2.7.87 There are also rare cases in which a person truly knows something of a past life. Such revelations are not given for curiosity, but only for a useful purpose and by permission of higher spirits.
2.7.88 Future lives cannot be revealed, because they depend on how the present life is lived and on later choices of the spirit.
Free Will and the Choice of Trials
2.7.89 Spirits always keep free will.
2.7.90 Before a new bodily life, in the spirit state, they choose the trials suited to their progress and expiation. During earthly life, they remain free to choose between good and evil. Without freedom, a person would be only a machine.
2.7.91 These trials are linked to faults that must be repaired and virtues that must grow. If the spirit overcomes them, it advances; if it fails, the same work must be faced again.
What Present Trials Can Reveal About the Past
2.7.92 A person’s trials may suggest the general kind of faults that came before, though no fixed rule can be made.

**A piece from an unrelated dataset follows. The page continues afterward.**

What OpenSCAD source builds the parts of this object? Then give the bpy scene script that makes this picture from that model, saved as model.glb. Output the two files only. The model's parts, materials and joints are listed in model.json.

Instinctive tendencies are usually safer signs than outward suffering alone, since trials concern both past repair and future growth.
2.7.93 Still, there is often a moral correspondence between fault and consequence: pride may be corrected by humiliation, greed by poverty, harshness by harsh treatment, tyranny by slavery, and laziness by forced labor.
2.7.94 These correspondences should not be used to judge others with certainty, but for self-examination.
How to Read the Past in the Present
2.7.95 Even without knowing exact acts from former lives, people can learn much about what they have been by studying themselves carefully.
2.7.96 Dominant tendencies, repeated weaknesses, natural attractions, and constant inner struggles often show the direction from which the spirit has come. But improvement may already have happened, so present character does not reveal the past in a simple way.
2.7.97 What matters is not recovering old names, places, and events, but seeing what must be corrected now. Forgetfulness is therefore not a loss of guidance but a safeguard: the spirit remembers what matters most through conscience, inclination, trial, and the freedom to choose differently.